Sliding between the side panels at the rear is an often flimsy panel slotting into grooves and, at the front, a slightly more robust and decorative wooden panel behind which, in good quality examples, sits a glass panel.
Into the wood are cut three chamfered ‘windows’, openings to display the day, the date and the time.
And in a nutshell, that’s it.
An elusive history
Read on. I’ll expand a little on other ‘perpetual calendars’, much more sophisticated than these. But try as I may, I cannot find any definitive history of this type of simple date-keeper. Look on antique or vintage websites and you’ll see them variously claimed as ‘antique’ or ‘vintage’. Some will claim theirs date from late Victorian times. Others boast 1910. Some describe their as ‘Edwardian’. Then there are those who say their example dates from the 1920s or 1930s.
I am not sure how they know or how they can be so precise in their dating. Because, apart from a 1950s version which happily acknowledged it was echoing times past in a Vintage range (it is lovely but I’m afraid it has already gone to a new home), I have never met one that had any means of dating itself. The typography on the reels may give a clue, but only loosely so. I have never come across one that has a maker’s name on it or any kind of date stamp.
Timeless appeal
So what is it about them that makes them so desirable, so collectable, at a time when clocks seem to be losing their appeal?
I think it is their analogue mechanical simplicity that makes them so attractive. A digital display automatically updates every day without any intervention. It even adjusts to leap years and daylight saving changes. Time goes on with no human connection.
Each morning, I love to step into the lounge and address the perpetual calendar on the bookcase. I love the feel of well-worn wooden spindles as I turn them to move time on by a single day. I love the sense of tightening the date reels to ensure the numbers display correctly. And I know that twelve hours apart, over in Australia, my ten year old grandson has gone through exactly the same ritual, turning the calendar he took back with him from England on his last visit here. And at the end of each month I am reminded of the inexorable passage of time as I rewind the date reels and turn one small turn, the bottom reel to welcome a new month.
Handled gently, not a lot can go wrong. Perpetual calendars have been keeping tabs in the passage of time for a hundred years or more. They take no maintenance, apart from the odd dusting and light polishing. In their simplicity they have a decorative elegance. They make a statement. They make a great gift.
Not really perpetual
Truth is they require manual intervention. So they are not really perpetual. That title surely goes to those amazing calendar devices that, with a few twists and turns, tell you what day it was on any given date in the past or the future. Now, the idea that that is possible baffles me entirely. But they were managing it in ancient times, and since the 18th century watch makers have been devising devices that will show the day and the date without the need for manual intervention, even allowing for leap years.

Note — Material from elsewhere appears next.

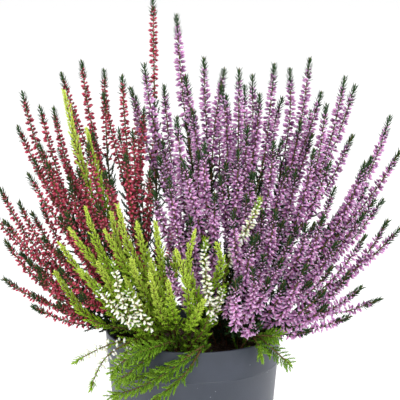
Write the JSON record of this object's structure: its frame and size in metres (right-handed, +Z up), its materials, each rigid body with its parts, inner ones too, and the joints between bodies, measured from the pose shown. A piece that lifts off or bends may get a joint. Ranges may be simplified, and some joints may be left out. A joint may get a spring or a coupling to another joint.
{
  "type": "potted heather",
  "caption": "Bushy pot plant: upright bud spikes in crimson, mauve and white with lime-green foliage, in soil in a plain round tapered pot, dark slate.",
  "frame": {"origin": "centre of the pot's flat base, on the surface it stands on", "axes": "+Z up, -Y towards the viewer of the picture, +X to the viewer's right"},
  "size_m": [0.3068, 0.2337, 0.374],
  "materials": {
    "pot": "slate grey moulded plastic with a soft sheen",
    "soil": "dark moist peat",
    "red": "crimson closed buds on green leafy stems, matt",
    "pink": "mauve closed buds on green leafy stems, matt",
    "white": "creamy white closed buds on lime leafy stems, matt",
    "lime": "lime yellow-green scale leaves, matt",
    "brush": "mid-green leafy shoots on red-brown stems, matt"
  },
  "bodies": {
    "root": {"brush_spray_01": "brush", "brush_spray_02": "brush", "brush_spray_03": "brush", "lime_spray_01": "lime", "lime_spray_02": "lime", "lime_spray_03": "lime", "lime_spray_04": "lime", "lime_spray_05": "lime", "lime_spray_06": "lime", "pink_spray_01": "pink", "pink_spray_02": "pink", "pink_spray_03": "pink", "pink_spray_04": "pink", "pink_spray_05": "pink", "pink_spray_06": "pink", "pink_spray_07": "pink", "pink_spray_08": "pink", "pink_spray_09": "pink", "pink_spray_10": "pink", "pink_spray_11": "pink", "pink_spray_12": "pink", "pink_spray_13": "pink", "pink_spray_14": "pink", "pink_spray_15": "pink", "pink_spray_16": "pink", "pink_spray_17": "pink", "pink_spray_18": "pink", "pink_spray_19": "pink", "pink_spray_20": "pink", "pink_spray_21": "pink", "pink_spray_22": "pink", "pink_spray_23": "pink", "pink_spray_24": "pink", "pink_spray_25": "pink", "pink_spray_26": "pink", "pink_spray_27": "pink", "pink_spray_28": "pink", "pot": "pot", "red_spray_01": "red", "red_spray_02": "red", "red_spray_03": "red", "red_spray_04": "red", "red_spray_05": "red", "red_spray_06": "red", "red_spray_07": "red", "red_spray_08": "red", "red_spray_09": "red", "red_spray_10": "red", "red_spray_11": "red", "red_spray_12": "red", "red_spray_13": "red", "red_spray_14": "red", "red_spray_15": "red", "red_spray_16": "red", "red_spray_17": "red", "soil": "soil", "white_spray_01": "white", "white_spray_02": "white", "white_spray_03": "white", "white_spray_04": "white"}
  },
  "joints": []
}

I’ll leave it to others cleverer and more knowledgeable that me, to elucidate. For background on the original concept, click here. For information about the development of perpetual calendar watches click here.
Where’s the catch?
I’ve noticed something odd. On a number of examples I have come across, there has been slight damage to the linen reel which features the date. It may be just a crease or more likely a slight tear, easily fixable, but strange in its consistency. Because it often seems to feature around the number 22. As if something has been catching, at 22.

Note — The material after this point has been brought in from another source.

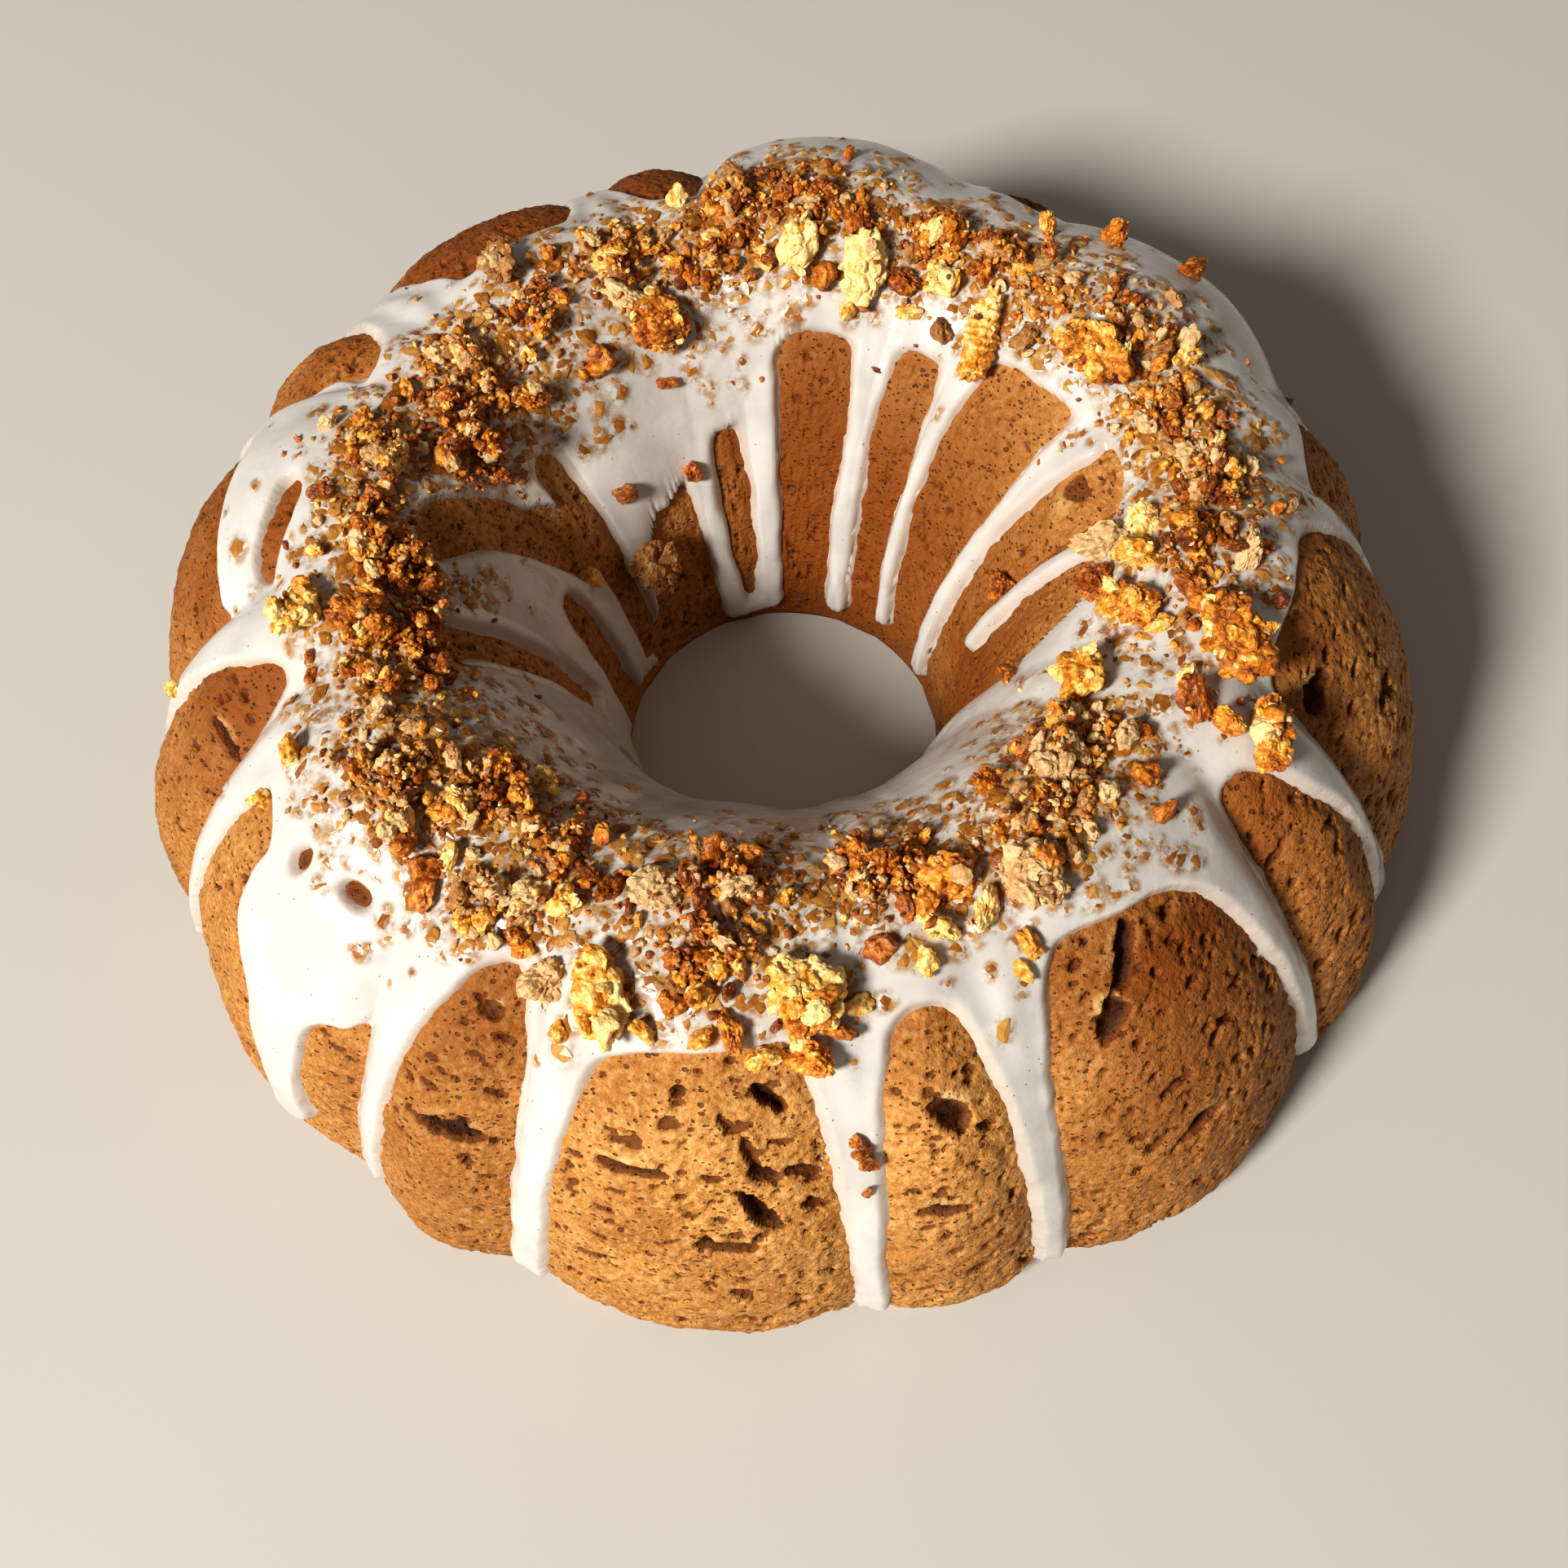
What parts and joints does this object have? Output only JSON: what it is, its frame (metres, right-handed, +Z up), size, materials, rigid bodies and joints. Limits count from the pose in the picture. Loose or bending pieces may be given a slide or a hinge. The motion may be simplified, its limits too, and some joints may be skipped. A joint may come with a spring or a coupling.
{
  "type": "glazed bundt cake",
  "caption": "Uncut fluted ring cake, rounded wide and narrow lobes, white glaze running down its grooves, topped with lumps and crumbs of honeycomb, toffee and oats.",
  "frame": {"origin": "centre of the base, on the surface that the cake stands on", "axes": "+Z up along the axis of the ring, -Y towards the front lobe, +X to the right seen from the front"},
  "size_m": [0.2472, 0.2477, 0.0853],
  "materials": {
    "crust": "baked golden brown crust with open pores",
    "glaze": "smooth wet white sugar glaze",
    "honeycomb": "crisp golden honeycomb",
    "toffee": "orange brown sugared toffee",
    "oats": "beige toasted oats"
  },
  "bodies": {
    "root": {"crust": "crust", "glaze": "glaze", "lump_01": "honeycomb", "lump_02": "honeycomb", "lump_03": "oats", "lump_04": "oats", "lump_05": "toffee", "lump_06": "toffee", "lump_07": "honeycomb", "lump_08": "toffee", "lump_09": "toffee", "lump_10": "honeycomb", "lump_11": "toffee", "lump_12": "honeycomb", "lump_13": "honeycomb", "lump_14": "honeycomb", "lump_15": "toffee", "lump_16": "oats", "lump_17": "oats", "lump_18": "toffee", "lump_19": "honeycomb", "lump_20": "honeycomb"}
  },
  "joints": []
}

It got me thinking. Apart from clocks, another of my passions is poetry. And on seeing one particular perpetual calendar with the ‘22 catch’, I got to wondering about the history of the calendar, and its previous owner. I wondered how that tear came about. And I tried to imagine what impact it might have on the imaginary owner each time the date was rewound, forcing time backwards and snagging, always at 22, in the process.

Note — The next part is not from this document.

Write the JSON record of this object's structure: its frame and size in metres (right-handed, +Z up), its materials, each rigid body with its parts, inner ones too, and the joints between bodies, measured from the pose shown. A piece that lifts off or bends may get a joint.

Here’s the result of my musings. If you are interested, you’ll find more of my poetry at hughvenablespoetry.com
(If you are reading on a phone, turn the screen sideways to landscape – the lines in poetry always read better that way.)
Catch 22
Here’s the catch.
At day 22 the perpetual calendar’s fading canvas sports a tear
not torn entirely, still just holding on, where
the number in its window sits askew, ragged,
misaligned as if at some time past the roller snagged
and someone, eager to hurry the memory on
desperate of heart to leave behind a day just gone
had forced the piece one waking morn in haste
to jettison a memory they hankered to obliterate.
And, in daily ritual scrolling up, by 26 or 28
everything had realigned and all looked straight
again, that scar of rip concealed in case beneath the day,
all equilibrium restored, the past securely scrolled away.
But through mechanical mundanity, the curse of vintage days,
with brooding certainty as each old month plays
out, the familiar scene requires that rolls reverse to
wind back time, to start next month anew.
And there it is, in passing, always, still catching, 22
where the past itself snags and threatens to undo
the present and the future too, the tear a tear loosed free
a timeless sore, the wound unwound in perpetuity.